» Goal:
Extract the lines from the first line of the records below through the line containing "obj.data.transform(obj.matrix_world)", inclusive, and reproduce them exactly as written.

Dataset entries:
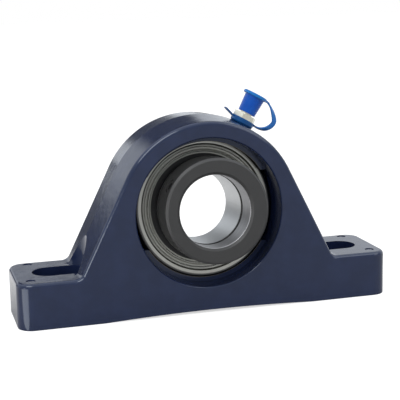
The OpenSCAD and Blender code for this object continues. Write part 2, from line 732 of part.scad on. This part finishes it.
module collar_set_screw() color([0.16, 0.16, 0.17]) on_insert() on_screw() difference() {
    rotate_extrude() polygon([[0, screw_tip], [screw_r - 1.3, screw_tip], [screw_r, screw_tip + 1.1],
        [screw_r, screw_tip + screw_length - 0.4], [screw_r - 0.4, screw_tip + screw_length],
        [0, screw_tip + screw_length]]);
    translate([0, 0, screw_tip + screw_length - socket_depth])
        cylinder(r = socket_flats / 2 / cos(30), h = socket_depth + past, $fn = 6);
}

housing();
grease_nipple();
nipple_ball();
nipple_spring();
nipple_cap();
cap_strap();
strap_ring();
outer_ring();
inner_ring();
ball_1();
ball_2();
ball_3();
ball_4();
ball_5();
ball_6();
ball_7();
ball_8();
ball_9();
cage_front();
cage_rear();
cage_rivets();
front_seal_shield();
front_seal_lip();
rear_seal_shield();
rear_seal_lip();
locking_collar();
collar_set_screw();
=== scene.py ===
"""Pillow block bearing: finishes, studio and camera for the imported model."""
import json
import math

import bmesh
import bpy
from mathutils import Matrix, Vector


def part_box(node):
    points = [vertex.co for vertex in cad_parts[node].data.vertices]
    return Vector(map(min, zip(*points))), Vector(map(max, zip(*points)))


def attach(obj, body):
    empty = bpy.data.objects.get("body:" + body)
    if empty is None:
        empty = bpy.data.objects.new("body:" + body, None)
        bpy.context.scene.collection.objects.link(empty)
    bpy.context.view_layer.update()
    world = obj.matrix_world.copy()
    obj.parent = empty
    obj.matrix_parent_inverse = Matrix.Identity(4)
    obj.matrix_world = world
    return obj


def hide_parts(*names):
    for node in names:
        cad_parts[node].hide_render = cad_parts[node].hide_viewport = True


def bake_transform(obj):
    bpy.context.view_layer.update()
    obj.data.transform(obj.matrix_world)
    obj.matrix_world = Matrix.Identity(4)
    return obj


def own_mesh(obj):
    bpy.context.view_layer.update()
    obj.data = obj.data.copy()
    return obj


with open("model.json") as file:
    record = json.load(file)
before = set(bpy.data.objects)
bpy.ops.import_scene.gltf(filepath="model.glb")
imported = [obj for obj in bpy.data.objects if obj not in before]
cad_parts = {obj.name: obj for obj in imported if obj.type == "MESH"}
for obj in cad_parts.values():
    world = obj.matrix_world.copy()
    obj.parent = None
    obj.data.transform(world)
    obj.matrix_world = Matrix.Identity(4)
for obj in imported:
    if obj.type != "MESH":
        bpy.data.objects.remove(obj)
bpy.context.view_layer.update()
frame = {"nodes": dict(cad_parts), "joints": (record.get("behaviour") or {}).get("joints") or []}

# Places and directions, read from the frame
MM = 0.001
JOINTS = {joint["name"]: joint for joint in frame["joints"]}
SHAFT_CENTRE = Vector(JOINTS["inner_spin"]["pos_m"])
SHAFT_AXIS = Vector(JOINTS["inner_spin"]["axis"])
NIPPLE_AXIS = Vector(JOINTS["cap_pull"]["axis"])
HOUSING_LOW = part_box("housing")[0]

# Camera, found by matching the housing's outline to the photograph
VIEW_AZIMUTH = -15.965
VIEW_ELEVATION = 11.646
VIEW_ROLL = -1.126
VIEW_DISTANCE = 471.94 * MM
VIEW_TARGET = Vector((0.813, 0, 45.004)) * MM
VIEW_LENS = 98.27
SENSOR_WIDTH = 36


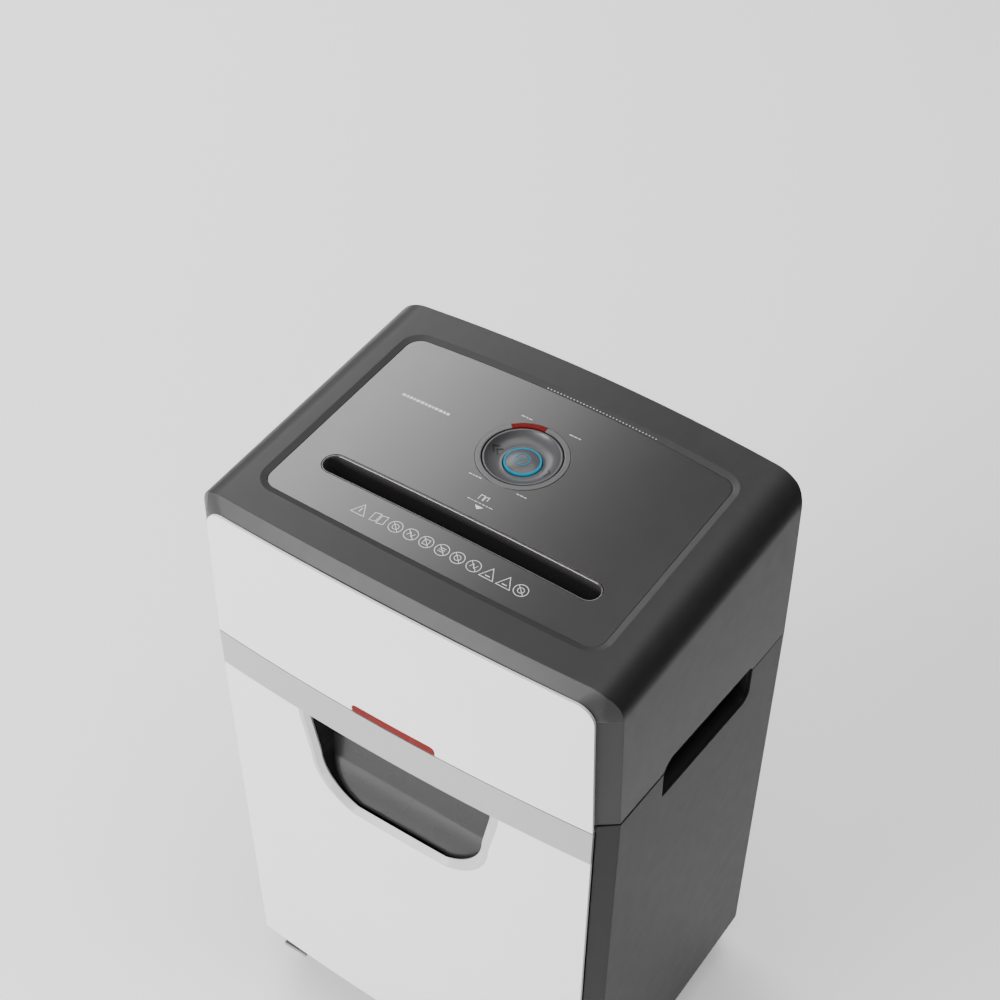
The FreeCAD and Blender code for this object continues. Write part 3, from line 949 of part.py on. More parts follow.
# -------------------------------------------------------------- casters
CX, CYS, WR, TR = F(cas_x), F(cas_y), F(wheel_r), F(trail)
names = {(-1, -1): "fl", (1, -1): "fr", (-1, 1): "bl", (1, 1): "br"}
for sx, sy in stem_pts:
    k = names[(sx, sy)]
    px, py = sx * cas_x, sy * cas_y
    # trail: the axle sits behind the swivel axis, so all four point backwards at rest
    ay = py + trail
    stem = cyl("stem_" + k, "Z", px, py, 46.0, 5.0, 25.5)
    disc = cyl("hood_plate_" + k, "Z", px, py, 46.0, 15.0, 7.0)
    web = cyl("hood_web_" + k, "X", px - 4.5, ay, wheel_r, 14.0, 9.0)
    neck = box("hood_neck_" + k, px - 4.5, px + 4.5, py - 6.0, py + 24.0, wheel_r, 47.0)
    parts = [stem, disc, web, neck]
    fend = cyl("hood_fender_" + k, "X", px - 20.0, ay, wheel_r, wheel_r + 3.4, 40.0)
    fend_i = cyl("hood_fender_in_" + k, "X", px - 21.0, ay, wheel_r, wheel_r + 1.2, 42.0)
    fend_lo = box("hood_fender_low_" + k, px - 30.0, px + 30.0, py - 60.0, py + 60.0, -10.0, 36.0)
    hood_f = cut("hood_guard_" + k, fend, fend_i, fend_lo)
    parts.append(hood_f)
    if sy < 0:
        parts.append(box("hood_nose_" + k, px - 4.5, px + 4.5, py - 17.0, py - 5.0, 36.0, 47.0))
        parts.append(cyl("brake_pin_" + k, "X", px - 9.0, py - 13.0, 40.0, 1.5, 18.0))
    hole = cyl("hood_axle_hole_" + k, "X", px - 10.0, ay, wheel_r, 3.0 + run, 20.0)
    piece(cut("hood_cut_" + k, fuse("hood_all_" + k, *parts), hole), "caster_hood_" + k)
    # wheel pair on one axle
    ws = []
    for i, off in enumerate((-19.5, 6.0)):
        prof = [(3.0, 0.0), (6.0, 0.0), (6.0, 1.5), (15.0, 1.5), (16.5, 0.0), (WR - 1.5, 0.0), (WR, 1.5), (WR, 12.0), (WR - 1.5, 13.5), (3.0, 13.5)]
        ws.append(turned("wheel_%s_%d" % (k, i), prof, "X", px + off, ay, wheel_r))
    ax = cyl("wheel_axle_" + k, "X", px - 19.0, ay, wheel_r, 3.0, 38.0)
    piece(fuse("wheels_" + k, ax, *ws), "caster_wheels_" + k)
    if sy < 0:
        pd = box("pedal_plate_" + k, px - 12.0, px + 12.0, py - 30.0, py - 18.2, 38.0, 42.0)
        ears = [box("pedal_ear_%s_%d" % (k, i), px + a, px + b, py - 19.0, py - 10.8, 37.0, 43.0) for i, (a, b) in enumerate(((-8.5, -4.8), (4.8, 8.5)))]
        pd_hole = cyl("pedal_hole_" + k, "X", px - 20.0, py - 13.0, 40.0, 1.5 + run, 40.0)
        piece(cut("pedal_cut_" + k, fuse("pedal_all_" + k, pd, *ears), pd_hole), "caster_brake_" + k)

# -------------------------------------------------------------- fasteners
screws = []
n = 0
for x, y in SCREWS:
    screws.append(fuse("screw_%d" % n, cyl("screw_head_%d" % n, "Z", x, y, deck_z - 2.5, 3.6, 2.5), cyl("screw_shank_%d" % n, "Z", x, y, deck_z - 0.1, 1.9, deck_t + 0.1)))
    n += 1
piece(group("screw_group", *screws), "casing_screws")
bs_list = []
for i, (x, z) in enumerate(BSC):
    yi = TF + 6.0 * (Z1 - z) / (Z1 - Z0) + TT + 0.15
    bs_list.append(fuse("bin_screw_%d" % i, cyl("bin_screw_head_%d" % i, "Y", x, yi, z, 3.6, 2.2), cyl("bin_screw_shank_%d" % i, "Y", x, TF - 6.0, z, 1.9, yi + 0.1 - TF + 6.0)))
piece(group("bin_screw_group", *bs_list), "bin_screws")

doc.recompute()

# screw holes follow the fasteners, so that the solids meet face to face
bad = []
for o in doc.Objects:
    st = [str(s_) for s_ in o.State]
    if "Invalid" in st or "Error" in st:
        bad.append((o.Name, o.Label, st))
if bad:
    print("FAILED OBJECTS", bad[:12])
for p in PIECES:
    s_ = p.Shape
    ok = (not s_.isNull()) and s_.isValid() and len(s_.Solids) > 0
    bb = s_.BoundBox if not s_.isNull() else None
    print("%-22s solids %3d valid %s faces %4d vol %10.1f  x %.1f %.1f y %.1f %.1f z %.1f %.1f" % (p.Label, len(s_.Solids), ok, len(s_.Faces), s_.Volume, bb.XMin, bb.XMax, bb.YMin, bb.YMax, bb.ZMin, bb.ZMax))
    if not ok:
        bad.append(p.Label)
if bad:
    raise RuntimeError("pieces failed: %s" % bad)
print("nodes", len(PIECES), "G2", G2, "G1", G1, "MO", MO)
assert len(PIECES) <= 60 and len({p.Label for p in PIECES}) == len(PIECES)
for p in PIECES:
    p.Shape.exportStep(os.path.join("parts", p.Label + ".step"))
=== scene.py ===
import json
import math
import random

import bpy
import bmesh
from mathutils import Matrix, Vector

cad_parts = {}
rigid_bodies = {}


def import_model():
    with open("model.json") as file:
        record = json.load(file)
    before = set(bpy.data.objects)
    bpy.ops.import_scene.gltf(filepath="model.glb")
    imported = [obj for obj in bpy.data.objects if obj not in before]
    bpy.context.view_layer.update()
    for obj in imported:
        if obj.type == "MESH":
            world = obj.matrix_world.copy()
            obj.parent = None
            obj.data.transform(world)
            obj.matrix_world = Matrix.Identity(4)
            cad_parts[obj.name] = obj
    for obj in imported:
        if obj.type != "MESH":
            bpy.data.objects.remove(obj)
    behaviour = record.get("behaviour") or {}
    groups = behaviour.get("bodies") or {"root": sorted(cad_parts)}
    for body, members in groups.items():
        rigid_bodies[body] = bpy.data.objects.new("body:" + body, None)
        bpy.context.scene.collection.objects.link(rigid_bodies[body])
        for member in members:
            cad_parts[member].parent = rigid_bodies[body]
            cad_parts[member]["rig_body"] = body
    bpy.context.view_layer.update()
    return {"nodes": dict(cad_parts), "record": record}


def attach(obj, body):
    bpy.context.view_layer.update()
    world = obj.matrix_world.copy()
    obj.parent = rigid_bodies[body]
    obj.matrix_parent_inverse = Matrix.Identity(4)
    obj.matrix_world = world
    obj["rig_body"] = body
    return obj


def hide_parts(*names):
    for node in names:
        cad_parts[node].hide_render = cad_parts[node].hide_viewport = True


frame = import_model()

MM = 0.001
nodes = frame["nodes"]

# ---------------------------------------------------------------- numbers of the object (mm)
TOP, HW, CROWN = 620.0, 185.3, 4.73
PW, PF, PB = 144.8, -96.6, 104.0
ZP = TOP - 1.9
SY, SL, SW = -49.6, 242.0, 20.9
CY = 33.2
YF = -138.0


def roof(x, y=0.0):
    """Height of the crowned lid over x."""
    return TOP - CROWN * (x / HW) ** 2


def deck(x):
    """Height of the inset panel over x."""
    return ZP - CROWN * (x / HW) ** 2


def front(x):
    """Front face of the white pieces at x."""
    return YF + 8.17 * (x / HW) ** 2


# ---------------------------------------------------------------- materials
def nt(name):
    m = bpy.data.materials.new(name)
    m.use_nodes = True
    t = m.node_tree
    b = t.nodes["Principled BSDF"]
    return m, t, b


def coords(t, scale=(1, 1, 1)):
    g = t.nodes.new("ShaderNodeNewGeometry")
    mp = t.nodes.new("ShaderNodeMapping")
    mp.inputs["Scale"].default_value = scale
    t.links.new(g.outputs["Position"], mp.inputs["Vector"])
    return mp.outputs["Vector"]


def noise(t, vec, scale, detail=3.0, rough=0.5):
    n = t.nodes.new("ShaderNodeTexNoise")
    n.inputs["Scale"].default_value = scale
    n.inputs["Detail"].default_value = detail
    n.inputs["Roughness"].default_value = rough
    t.links.new(vec, n.inputs["Vector"])
    return n.outputs["Fac"]


def remap(t, fac, a, b, lo=0.3, hi=0.7):
    r = t.nodes.new("ShaderNodeMapRange")
    r.inputs["From Min"].default_value = lo
    r.inputs["From Max"].default_value = hi
    r.inputs["To Min"].default_value = a
    r.inputs["To Max"].default_value = b
    t.links.new(fac, r.inputs["Value"])
    return r.outputs["Result"]


def tint(t, fac, c0, c1):
    m = t.nodes.new("ShaderNodeMix")
    m.data_type = "RGBA"
    t.links.new(fac, m.inputs["Factor"])
    m.inputs["A"].default_value = (*c0, 1)
    m.inputs["B"].default_value = (*c1, 1)
    return m.outputs["Result"]


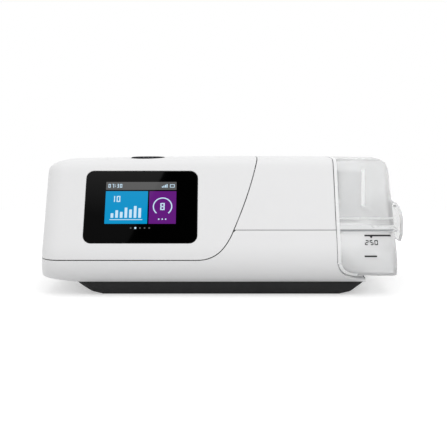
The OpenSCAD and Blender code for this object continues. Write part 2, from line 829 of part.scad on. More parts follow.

» Correct output:
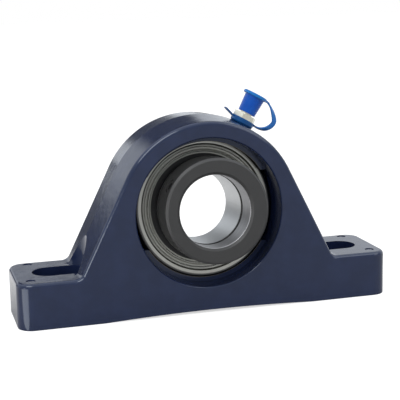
The OpenSCAD and Blender code for this object continues. Write part 2, from line 732 of part.scad on. This part finishes it.
module collar_set_screw() color([0.16, 0.16, 0.17]) on_insert() on_screw() difference() {
    rotate_extrude() polygon([[0, screw_tip], [screw_r - 1.3, screw_tip], [screw_r, screw_tip + 1.1],
        [screw_r, screw_tip + screw_length - 0.4], [screw_r - 0.4, screw_tip + screw_length],
        [0, screw_tip + screw_length]]);
    translate([0, 0, screw_tip + screw_length - socket_depth])
        cylinder(r = socket_flats / 2 / cos(30), h = socket_depth + past, $fn = 6);
}

housing();
grease_nipple();
nipple_ball();
nipple_spring();
nipple_cap();
cap_strap();
strap_ring();
outer_ring();
inner_ring();
ball_1();
ball_2();
ball_3();
ball_4();
ball_5();
ball_6();
ball_7();
ball_8();
ball_9();
cage_front();
cage_rear();
cage_rivets();
front_seal_shield();
front_seal_lip();
rear_seal_shield();
rear_seal_lip();
locking_collar();
collar_set_screw();
=== scene.py ===
"""Pillow block bearing: finishes, studio and camera for the imported model."""
import json
import math

import bmesh
import bpy
from mathutils import Matrix, Vector


def part_box(node):
    points = [vertex.co for vertex in cad_parts[node].data.vertices]
    return Vector(map(min, zip(*points))), Vector(map(max, zip(*points)))


def attach(obj, body):
    empty = bpy.data.objects.get("body:" + body)
    if empty is None:
        empty = bpy.data.objects.new("body:" + body, None)
        bpy.context.scene.collection.objects.link(empty)
    bpy.context.view_layer.update()
    world = obj.matrix_world.copy()
    obj.parent = empty
    obj.matrix_parent_inverse = Matrix.Identity(4)
    obj.matrix_world = world
    return obj


def hide_parts(*names):
    for node in names:
        cad_parts[node].hide_render = cad_parts[node].hide_viewport = True


def bake_transform(obj):
    bpy.context.view_layer.update()
    obj.data.transform(obj.matrix_world)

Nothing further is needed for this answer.